In 1948, Trapnell organised experiments across Zambia on behalf of the Colonial Office to assess land for possible groundnut production; significantly the Overseas Food Corporation decided not to start a ground nut scheme in Northern Rhodesia. The schemes which failed in Tanganyika lacked the kind of survey undertaken by Trapnell in Rhodesia. His work in Rhodesia was considered by the Colonial Office as a foundation for a wide range of projects, especially on African agriculture. In the 1950s he was asked to train ecologists for work in Africa, ranging from large scale vegetation and soil surveys to investigations into Tsetse and desert locusts infestation.
In 1960, with J E Griffiths, he completed a study on the rainfall altitude ratio in relation to the natural vegetation zones of southwest Kenya. Meanwhile, the Kenya Department of Agriculture asked him to prepare an overall vegetation map covering 40,000 square miles of southwest Kenya. This major undertaking was not completed for several years after his retirement.
Upon his retirement, Trapnell joined a small group of people engaged in founding the Somerset Trust for Nature Conservation, now the Somerset Wildlife Trust. He organised land use surveys for conservation purposes of the Mendip Hills and the Somerset Peat Moors, and was responsible for the Trust's acquisition of its first nature reserves at Catcott and West Ham. For thirteen years he was Chairman of the Leigh Woods committee management for the National Trust and was also responsible for negotiating the lease of the woods to the Nature Conservancy Council to form the Avon Gorge National Nature Reserve. At the same time, from his home in Bristol, he was engaged in the completion of the interpretation of air photographs for the vegetation and climate maps of southwest Kenya, the sheets of which were published successively by the Directorate of Overseas Surveys between 1966 and 1986.
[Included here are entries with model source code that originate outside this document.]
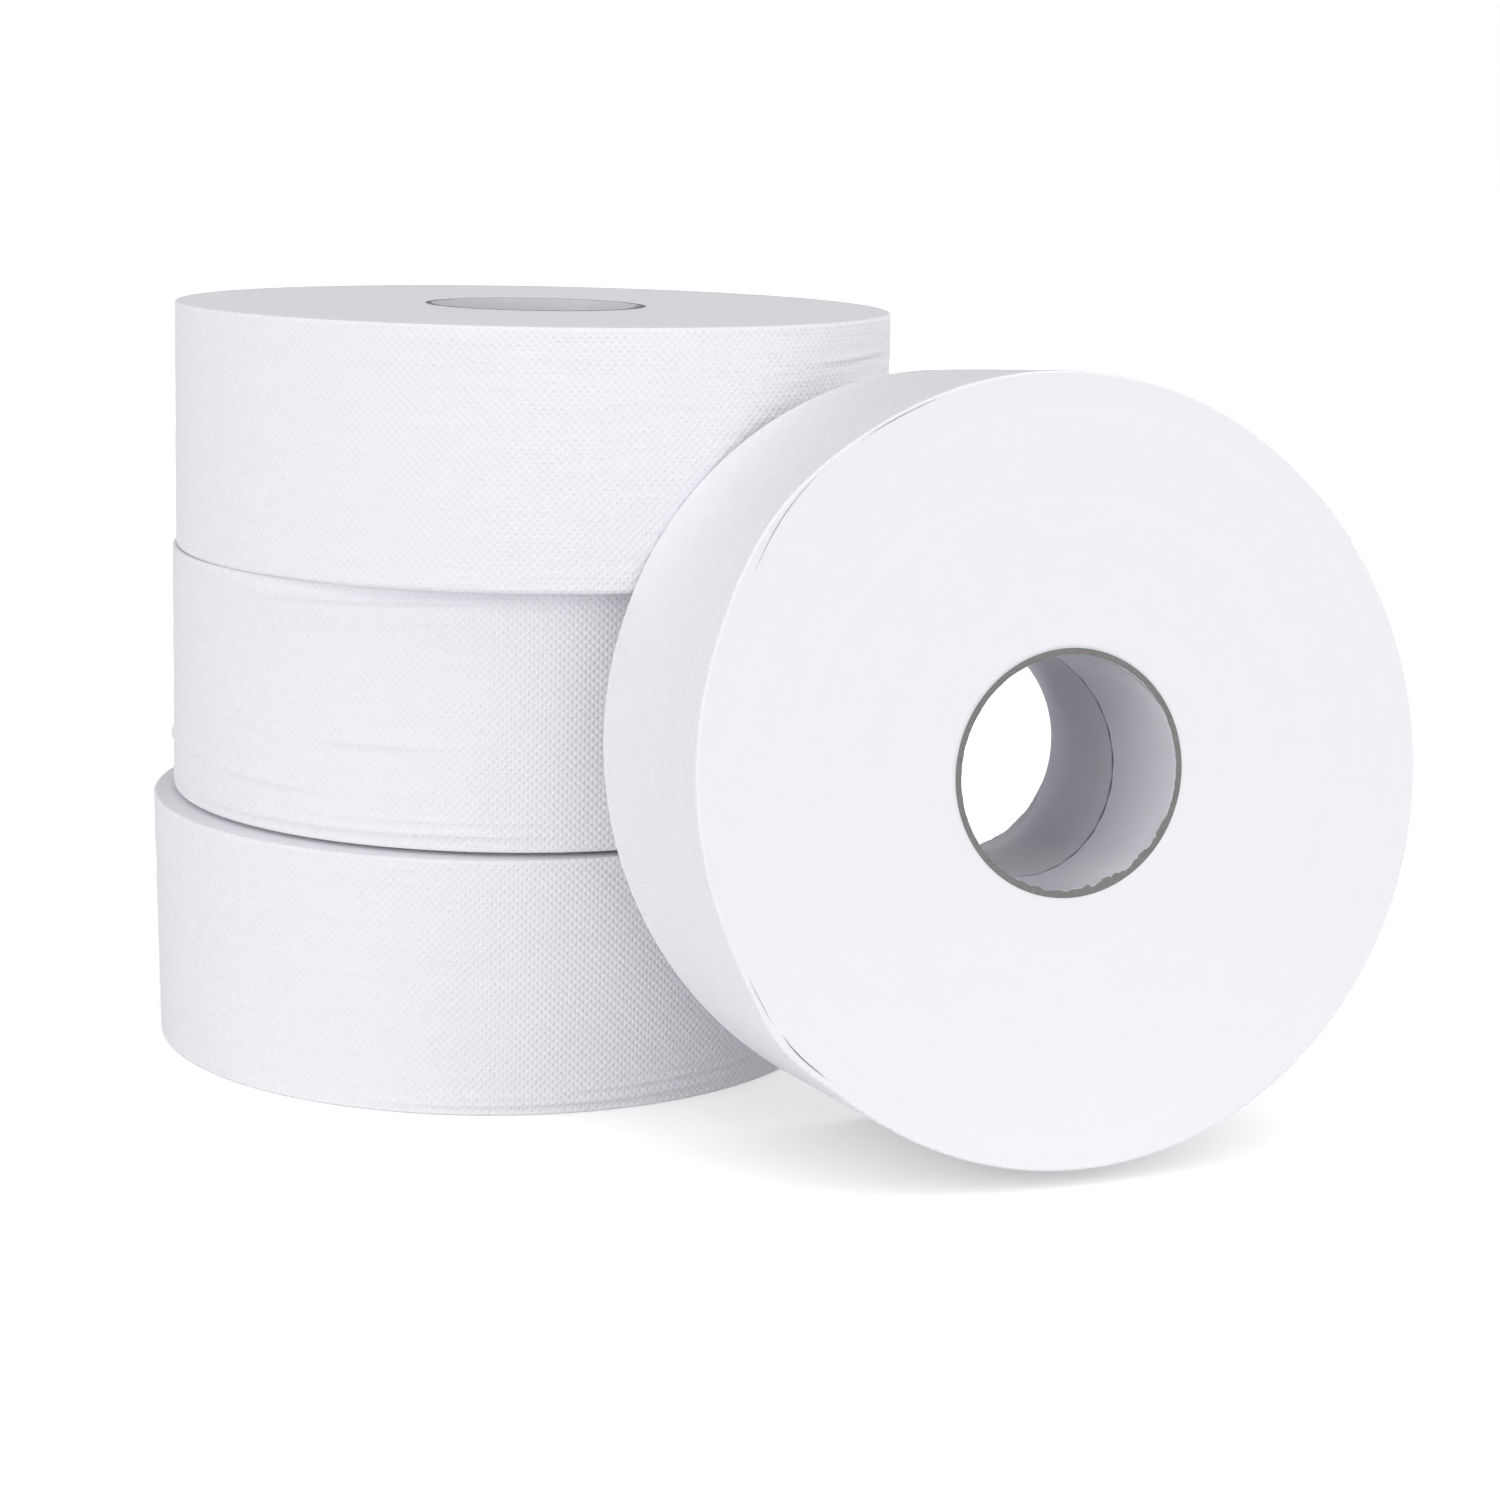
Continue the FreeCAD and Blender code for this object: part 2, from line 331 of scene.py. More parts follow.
def unevenness(tree, vector, detail=2.0):
    """Smooth noise from 0 to 1 at a vector, the same on every run."""
    node = tree.nodes.new("ShaderNodeTexNoise")
    tree.links.new(vector.socket, node.inputs["Vector"])
    node.inputs["Scale"].default_value = 1.0
    node.inputs["Detail"].default_value = detail
    return Formula(tree, node.outputs[0])


class Lathe:
    """Patches of a ring-shaped piece in a Geometry Nodes tree: each is a grid that goes once
    round the axis, and from one edge to the other of its part of the section."""

    def __init__(self, tree, columns):
        self.tree = tree
        self.columns = columns
        self.patches = []
        position = tree.nodes.new("GeometryNodeInputPosition")
        parts = tree.nodes.new("ShaderNodeSeparateXYZ")
        tree.links.new(position.outputs[0], parts.inputs[0])
        self.round = Formula(tree, parts.outputs[0]) + 0.5
        self.across = Formula(tree, parts.outputs[1]) + 0.5

    def patch(self, rows, radius, angle, height, marks, is_cut=False):
        """marks are the named values that the patch keeps for its material, and is_cut says
        that it is a cut face."""
        tree = self.tree
        grid = tree.nodes.new("GeometryNodeMeshGrid")
        grid.inputs["Size X"].default_value = 1.0
        grid.inputs["Size Y"].default_value = 1.0
        tree.links.new((self.columns + 1.0).socket, grid.inputs["Vertices X"])
        if isinstance(rows, Formula):
            tree.links.new((rows + 1.0).socket, grid.inputs["Vertices Y"])
        else:
            grid.inputs["Vertices Y"].default_value = rows + 1
        geometry = grid.outputs["Mesh"]
        for name, domain, value in marks:
            store = tree.nodes.new("GeometryNodeStoreNamedAttribute")
            store.data_type = "FLOAT2" if domain == "CORNER" else "FLOAT_VECTOR"
            store.domain = domain
            store.inputs["Name"].default_value = name
            tree.links.new(geometry, store.inputs["Geometry"])
            tree.links.new(value.socket, store.inputs["Value"])
            geometry = store.outputs["Geometry"]
        kind = tree.nodes.new("GeometryNodeStoreNamedAttribute")
        kind.data_type = "BOOLEAN"
        kind.domain = "FACE"
        kind.inputs["Name"].default_value = "is_cut"
        kind.inputs["Value"].default_value = is_cut
        tree.links.new(geometry, kind.inputs["Geometry"])
        place = tree.nodes.new("GeometryNodeSetPosition")
        point = ring_place(tree, angle, radius, height)
        tree.links.new(kind.outputs["Geometry"], place.inputs["Geometry"])
        tree.links.new(point.socket, place.inputs["Position"])
        self.patches.append(place.outputs["Geometry"])

    def close(self, skin, cut):
        """Join the patches along their edges into one closed skin, and give it its materials."""
        tree = self.tree
        join = tree.nodes.new("GeometryNodeJoinGeometry")
        for geometry in self.patches:
            tree.links.new(geometry, join.inputs["Geometry"])
        merge = tree.nodes.new("GeometryNodeMergeByDistance")
        merge.inputs["Distance"].default_value = WELD
        smooth = tree.nodes.new("GeometryNodeSetShadeSmooth")
        realize = tree.nodes.new("GeometryNodeRealizeInstances")
        whole = tree.nodes.new("GeometryNodeSetMaterial")
        tree.links.new(skin.socket, whole.inputs["Material"])
        is_cut = tree.nodes.new("GeometryNodeInputNamedAttribute")
        is_cut.data_type = "BOOLEAN"
        is_cut.inputs["Name"].default_value = "is_cut"
        part = tree.nodes.new("GeometryNodeSetMaterial")
        tree.links.new(cut.socket, part.inputs["Material"])
        tree.links.new(is_cut.outputs["Attribute"], part.inputs["Selection"])
        given = tree.nodes.new("NodeGroupOutput")
        chain = (join, merge, smooth, realize, whole, part, given)
        for first, second in zip(chain, chain[1:]):
            tree.links.new(first.outputs[0], second.inputs[0])


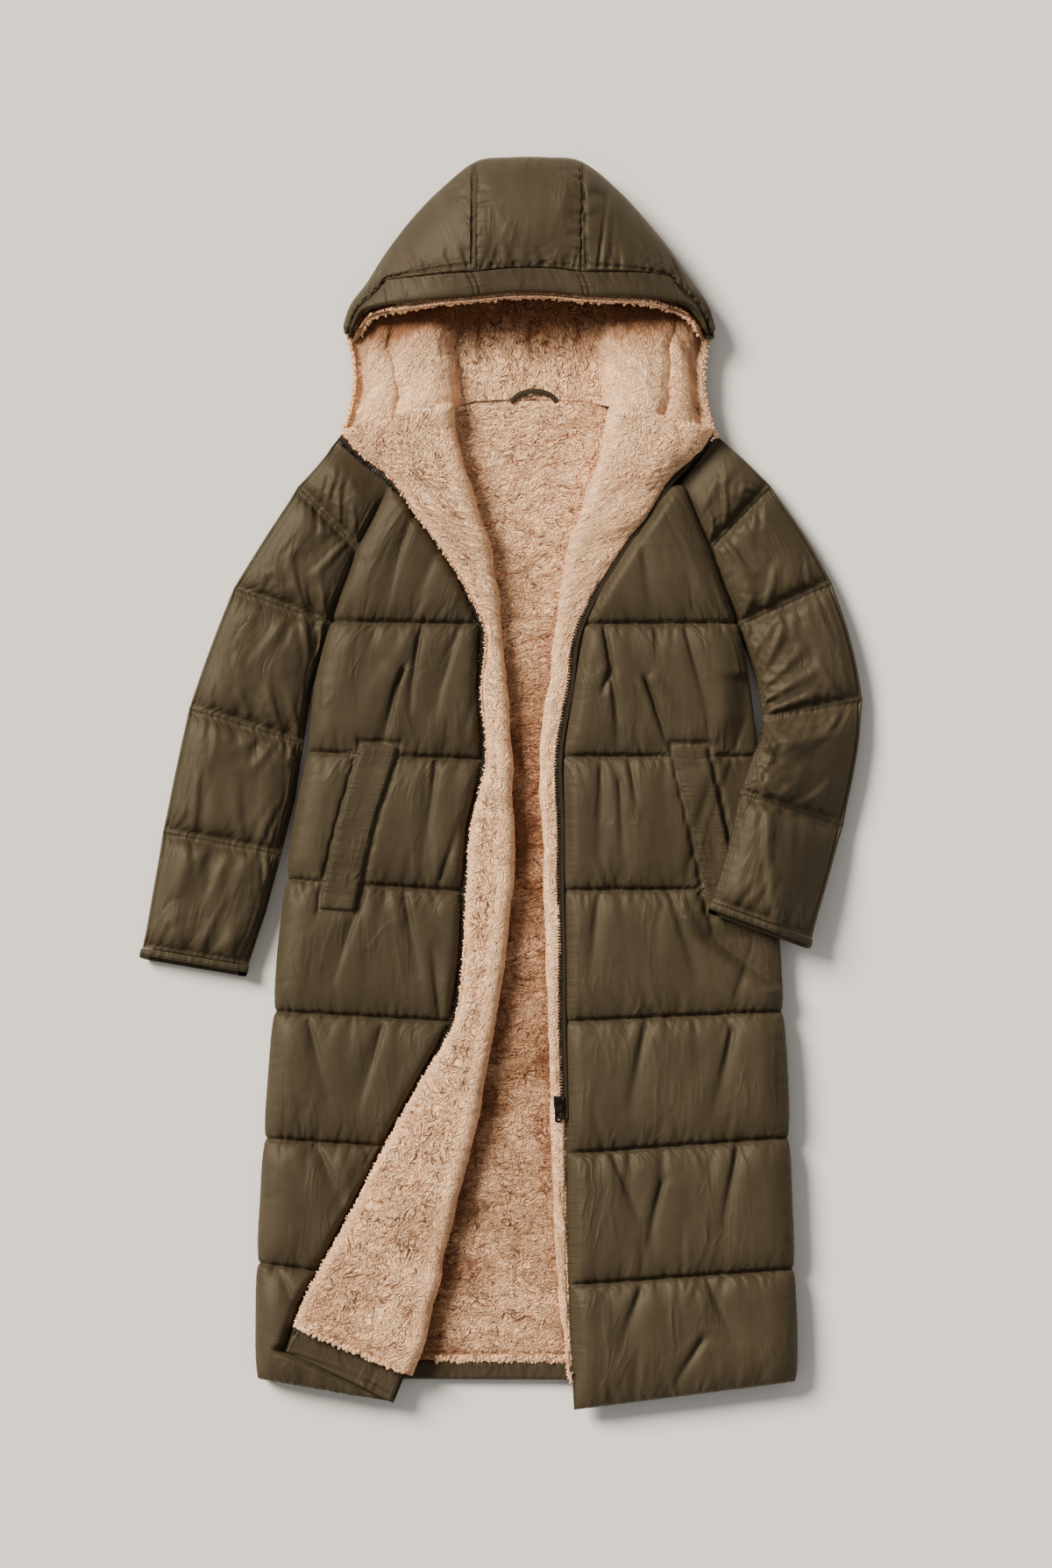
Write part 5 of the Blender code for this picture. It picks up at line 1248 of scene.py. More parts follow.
# Up to the sleeves its sides are the side seams of the fronts
BACK = [(*one[:3], *two[1:3]) for one, two in zip(FRONT_RIGHT[:13], FRONT_LEFT[:13])] + [
    (6.25, -169, 247, 243, 244),
    (6.50, -136, 312, 207, 311),
    (6.75, -105, 377, 176, 378),
    (7.00, -69, 438, 135, 438),
]
BACK_ROUND = 14.0
BACK_ROWS = 12
BACK_SPREAD = 30
LINING_ROWS = 76
BACK_LEAN = 1.9
BACK_PARTED = 0.8
# Painted shade darkens the pile in the valley beside the rolls of the fronts, and lower down
SHADE_REACH = 55.0
SHADE_DEPTH = 0.46
SHADE_MOST = 0.9
BACK_SHADE = 0.12
SHADE_FROM_Y = 300.0
# The lining is stitched down this far above its foot: tone and depth of the line
LINING_HEM = 9.5
HEM_LINE_TONE = 0.40
HEM_LINE_HALF = 1.5
HEM_LINE_DEPTH = 1.6
HEM_LINE_REACH = 2.6
SHOWN_LINING = (-78.0, 112.0)
SHOWN_LINING_COLUMNS = 96
SIDE_COLUMNS = 9
HEM_FACING_WIDTH = 22.0
HEM_FACING_THICK = 3.0
HEM_STEPS = np.array((0, 0.04, 0.12, 0.25, 0.4, 0.55, 0.7, 0.82, 0.9, 0.96, 1.0))
HEM_PUCKERS = ((9, 24), (8, 20), (2, 3.5), (0.5, 1.4))
HOOD_SEAM_GAP = 0.5
NECK_X = (-190.0, -168.0, -142.0, -114.0, -88.0, -62.0, -32.0, 10.0, 54.0, 96.0, 128.0,
          152.0, 178.0, 204.0, 229.0, 251.0)
NECK_Y = (408.0, 413.7, 420.4, 427.6, 434.3, 441.0, 448.0, 450.0, 450.0, 448.0, 441.0,
          434.8, 428.0, 421.2, 414.7, 409.0)


def back_sides(channel, inset=0.0):
    """Plan points of both sides of the back on every row, and its width there."""
    right, left = (plan_line(BACK, BACK_COLUMNS, which, channel, straight)
                   for which in ("right", "left"))
    right, left = right + inset, left - inset
    return right[:, None], left[:, None], (left - right)[:, :1]


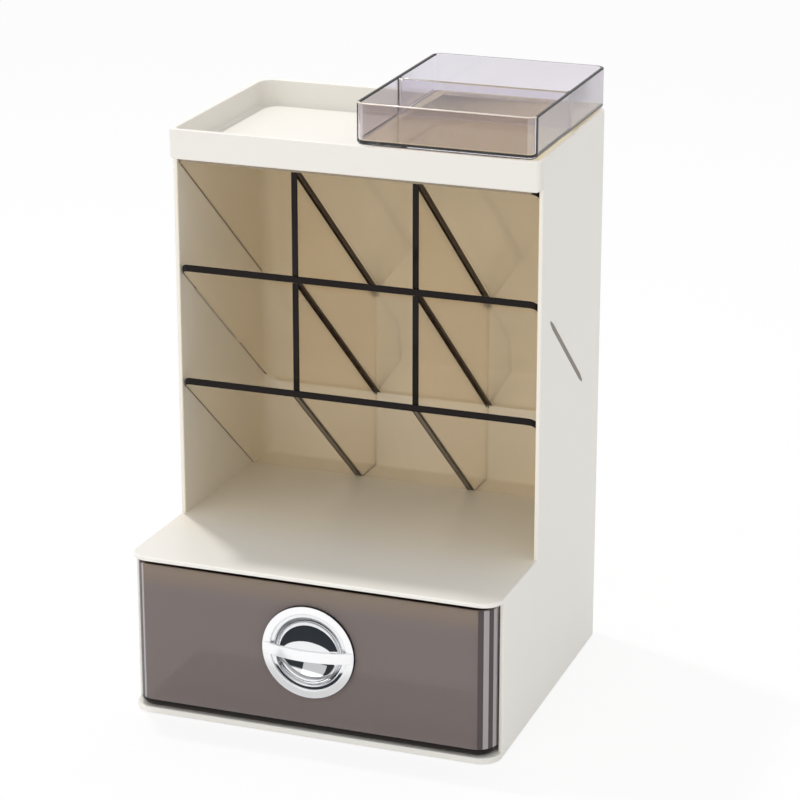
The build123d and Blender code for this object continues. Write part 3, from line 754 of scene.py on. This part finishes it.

In 1994, he started the Trapnell Fund for Environmental Field Research in Africa at Oxford University, to support research into African environment. The fund established a fellowship at the Environment Change Institute, and the first Trapnell Fellow was appointed in September 1991. In the last three years of his life, although aged over 90, he collaborated with Paul Smith at the Royal Botanic Gardens, Kew, to produce a three volume ecological survey of Zambia. He was appointed OBE in 1957. He died on 9 February 2004, aged 96.